The Price of Watches
Safety and Weight of Vehicles

To a Humanist, It Doesn’t Add Up

By Jonathan B. Wight

John Lanchester has an interesting review in The New Yorker of several economic books (July 23). These are:

Robin Hanson and Kevin Simler, The Elephant in the Brain: Hidden Motives in Everyday Life;

Gary Saul Morson and Morton Schapiro, Cents and Sensibilities: What Economists Can Learn from the Humanities; and

Mihir Desai, The Wisdom of Finance: Discovering Humanitiy in the World of Risk and Return.

Hanson and Simler argue that 90% of all human activity can be traced back to signaling in one form or another. Lanchester, a novelist, finds the argument interesting but overstated; the complexity of human motives does not lend itself to such overreach.

Lanchester has a far better opinion of Morson and Schapiro’s work, which he calls “wonderful” because of its attempt to bridge the gap between economics and the humanities. More on that book later. As for Desai, he uses “warm and engaging” stories that bridge the complexity of finance with real human trials and tribulations.

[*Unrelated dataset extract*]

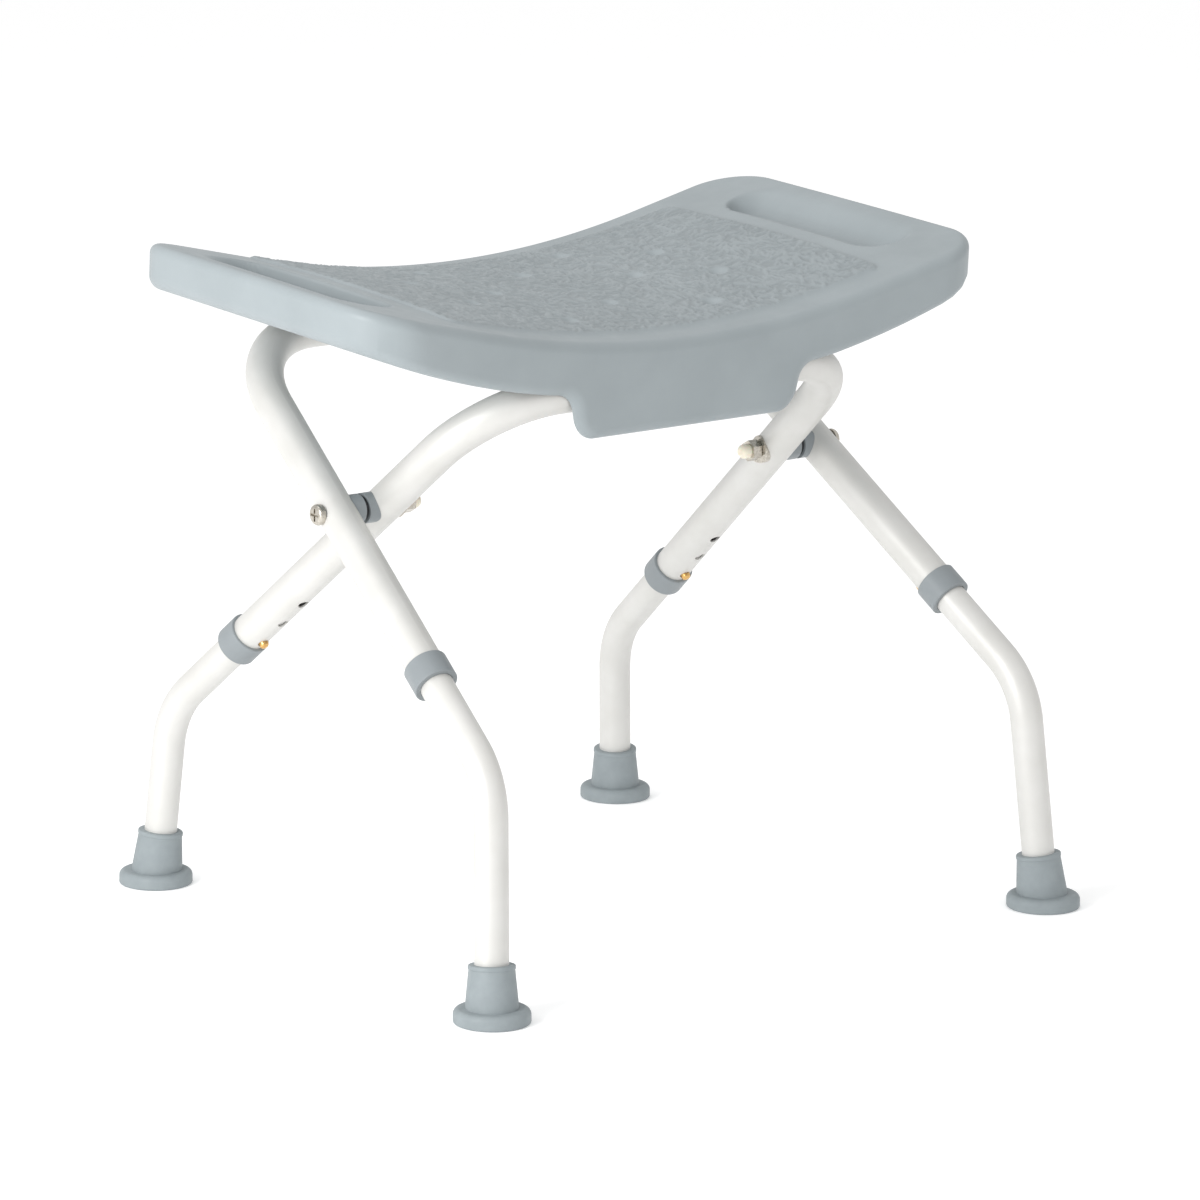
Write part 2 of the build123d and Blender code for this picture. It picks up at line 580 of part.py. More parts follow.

Lanchester concludes, however, that:

“The project of reducing behavior to laws and the reject of attending to human beings in all their complexity and specifics are diametrically opposed….if I committed any further to economics I would have to give up writing fiction” (p. 63).

The allure of finding some generalities of human nature remain at attractive feature of social science, even if we agree that history, culture, and psychology throw us curve balls.